Marina Ovsyannikova caught the world’s attention early last week when she interrupted a live Channel One newscast, shouting “Stop the war!” and holding up a sign that said, “Don’t believe the propaganda. They’re lying to you here.” She was taken to court and fined, but continued to speak out, saying the protest was “spontaneous.”
Channel One presented a different theory.
According to a Twitter thread by Max Seddon, chief of the Financial Times’ bureau in Moscow, the public broadcasting network accused Ovsyannikova of being a spy for the U.K., saying she “betrayed [her] country and all of us … coldly, duplicitously, for a bonus.”
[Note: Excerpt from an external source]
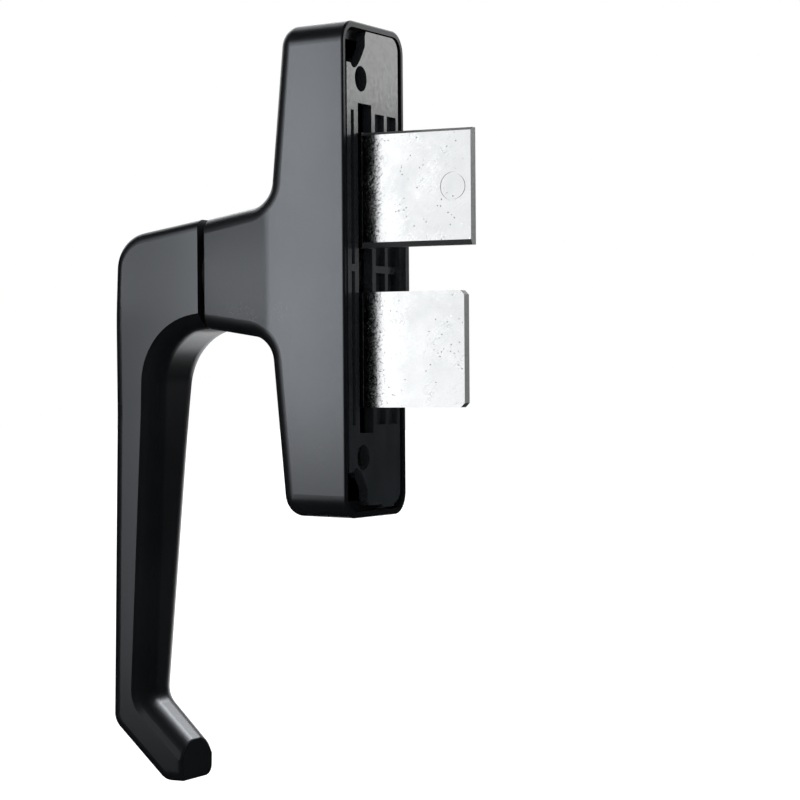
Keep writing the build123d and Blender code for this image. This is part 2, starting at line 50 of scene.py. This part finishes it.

The Channel One anchor went on, Seddon tweeted, including an allusion to Ovsyannikova being like Judas from the Gospels: “Treason is always someone’s personal choice … But you need to call things like they are. … If they had called the well-known deed in exchange for 30 pieces of silver an act of passion, world history would have gone very differently.”
Ovsyannikova had earlier said there was no pretext whatsoever for her demonstration.
“I decided to do it spontaneously,” Ovsyannikova, who was an employee of Russia’s Channel One, told CNN’s Christiane Amanpour last week. “But the decision was brewing for quite a long time. Lately, I have been feeling cognitive dissonance, more and more, between my beliefs and what we say on air.”